[OBJECTIVE]
Search the records that follow and extract every line containing the string "with".

[RECORDED INFORMATION]
** begin **

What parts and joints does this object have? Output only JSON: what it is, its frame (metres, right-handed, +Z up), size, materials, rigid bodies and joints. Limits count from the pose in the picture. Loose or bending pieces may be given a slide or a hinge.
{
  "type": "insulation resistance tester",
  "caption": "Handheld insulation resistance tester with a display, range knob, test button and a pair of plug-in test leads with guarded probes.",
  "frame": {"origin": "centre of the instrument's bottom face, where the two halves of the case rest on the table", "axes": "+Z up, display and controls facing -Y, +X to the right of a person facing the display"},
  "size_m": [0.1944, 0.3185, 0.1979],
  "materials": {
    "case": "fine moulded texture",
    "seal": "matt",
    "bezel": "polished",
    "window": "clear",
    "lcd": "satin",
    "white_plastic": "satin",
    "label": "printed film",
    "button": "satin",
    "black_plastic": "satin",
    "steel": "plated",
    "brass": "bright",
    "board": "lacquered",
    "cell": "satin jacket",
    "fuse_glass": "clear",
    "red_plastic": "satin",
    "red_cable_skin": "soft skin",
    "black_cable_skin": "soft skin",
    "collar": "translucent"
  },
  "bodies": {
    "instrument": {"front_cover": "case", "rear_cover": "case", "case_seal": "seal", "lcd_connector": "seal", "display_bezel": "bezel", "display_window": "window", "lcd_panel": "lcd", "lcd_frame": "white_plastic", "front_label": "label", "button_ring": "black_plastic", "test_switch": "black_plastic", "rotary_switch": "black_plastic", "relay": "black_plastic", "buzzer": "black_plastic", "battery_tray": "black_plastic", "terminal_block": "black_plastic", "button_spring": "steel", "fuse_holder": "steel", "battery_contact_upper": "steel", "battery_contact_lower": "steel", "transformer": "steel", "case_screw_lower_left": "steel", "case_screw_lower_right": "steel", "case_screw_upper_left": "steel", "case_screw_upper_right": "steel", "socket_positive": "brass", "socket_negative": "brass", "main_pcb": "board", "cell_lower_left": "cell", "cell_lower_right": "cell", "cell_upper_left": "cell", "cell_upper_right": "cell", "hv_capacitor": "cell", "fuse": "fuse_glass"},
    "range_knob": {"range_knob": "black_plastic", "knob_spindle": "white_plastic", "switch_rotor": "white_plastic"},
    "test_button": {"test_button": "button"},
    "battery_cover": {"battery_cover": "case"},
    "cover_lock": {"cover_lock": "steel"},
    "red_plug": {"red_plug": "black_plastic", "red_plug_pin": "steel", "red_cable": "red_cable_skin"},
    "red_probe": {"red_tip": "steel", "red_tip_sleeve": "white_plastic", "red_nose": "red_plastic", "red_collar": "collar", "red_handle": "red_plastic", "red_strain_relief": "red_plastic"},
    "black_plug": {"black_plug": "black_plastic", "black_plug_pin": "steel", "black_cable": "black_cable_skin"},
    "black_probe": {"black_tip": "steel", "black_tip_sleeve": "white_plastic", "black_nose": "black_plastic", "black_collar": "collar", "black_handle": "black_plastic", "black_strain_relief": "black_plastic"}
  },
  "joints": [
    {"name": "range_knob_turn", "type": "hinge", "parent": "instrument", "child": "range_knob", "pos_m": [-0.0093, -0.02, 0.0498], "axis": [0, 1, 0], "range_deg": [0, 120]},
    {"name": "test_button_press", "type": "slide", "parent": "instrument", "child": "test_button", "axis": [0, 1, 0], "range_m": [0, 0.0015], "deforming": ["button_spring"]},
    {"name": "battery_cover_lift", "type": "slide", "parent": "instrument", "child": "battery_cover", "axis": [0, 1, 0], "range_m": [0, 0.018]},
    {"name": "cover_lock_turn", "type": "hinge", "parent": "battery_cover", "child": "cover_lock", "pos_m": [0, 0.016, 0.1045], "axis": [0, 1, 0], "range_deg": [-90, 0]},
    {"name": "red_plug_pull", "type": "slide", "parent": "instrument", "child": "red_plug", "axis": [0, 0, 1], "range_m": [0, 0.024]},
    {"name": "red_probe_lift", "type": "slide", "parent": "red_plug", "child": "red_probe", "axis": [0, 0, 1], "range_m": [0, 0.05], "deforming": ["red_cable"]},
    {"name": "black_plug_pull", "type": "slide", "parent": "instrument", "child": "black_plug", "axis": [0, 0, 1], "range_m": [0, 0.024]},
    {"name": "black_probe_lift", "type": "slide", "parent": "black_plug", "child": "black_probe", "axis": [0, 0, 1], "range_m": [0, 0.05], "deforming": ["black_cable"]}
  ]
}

** end **
** begin **

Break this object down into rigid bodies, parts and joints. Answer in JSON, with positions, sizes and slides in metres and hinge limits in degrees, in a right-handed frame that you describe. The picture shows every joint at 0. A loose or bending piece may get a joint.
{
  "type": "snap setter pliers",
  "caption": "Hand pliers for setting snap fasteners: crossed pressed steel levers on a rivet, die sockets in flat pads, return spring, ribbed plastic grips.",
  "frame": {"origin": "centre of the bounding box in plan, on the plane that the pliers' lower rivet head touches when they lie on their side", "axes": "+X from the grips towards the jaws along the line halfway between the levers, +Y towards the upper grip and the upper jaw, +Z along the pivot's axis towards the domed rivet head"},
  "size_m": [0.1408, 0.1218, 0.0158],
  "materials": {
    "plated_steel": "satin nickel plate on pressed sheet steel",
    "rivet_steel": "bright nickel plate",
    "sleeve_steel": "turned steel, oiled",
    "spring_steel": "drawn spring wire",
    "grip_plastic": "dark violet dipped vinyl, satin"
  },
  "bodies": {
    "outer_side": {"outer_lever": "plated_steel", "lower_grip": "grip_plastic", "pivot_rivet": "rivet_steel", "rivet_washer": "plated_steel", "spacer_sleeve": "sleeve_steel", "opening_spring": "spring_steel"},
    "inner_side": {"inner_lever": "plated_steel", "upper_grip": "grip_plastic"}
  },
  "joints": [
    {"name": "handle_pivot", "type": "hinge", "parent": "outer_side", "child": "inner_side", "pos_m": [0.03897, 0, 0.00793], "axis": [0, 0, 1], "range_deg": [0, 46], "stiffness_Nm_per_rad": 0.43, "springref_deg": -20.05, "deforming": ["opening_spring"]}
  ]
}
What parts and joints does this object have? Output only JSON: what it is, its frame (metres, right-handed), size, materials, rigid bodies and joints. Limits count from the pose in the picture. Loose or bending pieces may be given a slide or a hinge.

** end **

[PROBLEM SOLUTION]
  "caption": "Handheld insulation resistance tester with a display, range knob, test button and a pair of plug-in test leads with guarded probes.",
Break this object down into rigid bodies, parts and joints. Answer in JSON, with positions, sizes and slides in metres and hinge limits in degrees, in a right-handed frame that you describe. The picture shows every joint at 0. A loose or bending piece may get a joint.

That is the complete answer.